I also agree with @joeyAghion that perhaps we can make the recommendation stronger. Reason being: if possible, having a single recommendation across our codebases reduces the mental overhead even further, which would be awesome!

Here's my understanding/potential recommendation:

I think this roughly matches what's above, but the point I want to make here: Gravity is an ideal case to suggest REST over stitching, because it already has a robust REST API and for devs adding new functionality, we can make it easy to choose one over the other.

It is less straightforward if a backend app (Exchange, for example) only has a GraphQL API, and so it might be unnecessary overhead to start supporting a REST API, given we're all-in on GraphQL. However, in this case, I would prefer stitching over the "fake stitching" that hurt us in the past.

It's way out of scope of this RFC, but I'm still not sold on backend APIs communicating with each other via GraphQL (it's fine, but in my very limited experience the tooling hasn't seemed great for consuming those APIs). One reason we got into this situation we're in is because in the past, our recommendation for people starting new apps was to prefer GraphQL APIs over all else, assuming we'd be stitching. I'd be curious if that recommendation should change as well, especially given what we know now about stitching. (This could be a separate RFC 🙃).
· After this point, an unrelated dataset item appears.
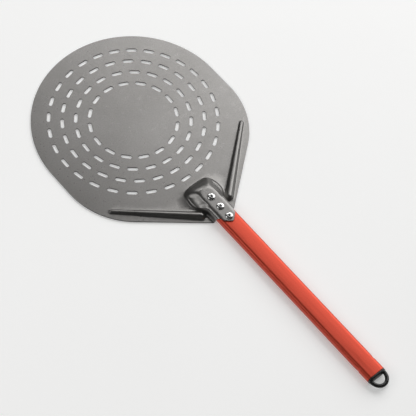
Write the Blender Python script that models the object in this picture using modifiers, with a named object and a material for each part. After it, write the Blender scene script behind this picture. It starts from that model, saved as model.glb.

damassi commented 2 years ago

Closing this RFC as accepted! The support seems fairly enthusiastic.

As a follow-up I'll open another RFC to provide stronger guidance around stitching in general, across all of our systems. While there isn't much we can do about those services that are already stitched in, providing clear guidance around future systems will be useful. In short: Avoid GraphQL stitching unless service has already been stitched in and lacks a REST layer. Once that is accepted I will update docs and corresponding playbooks.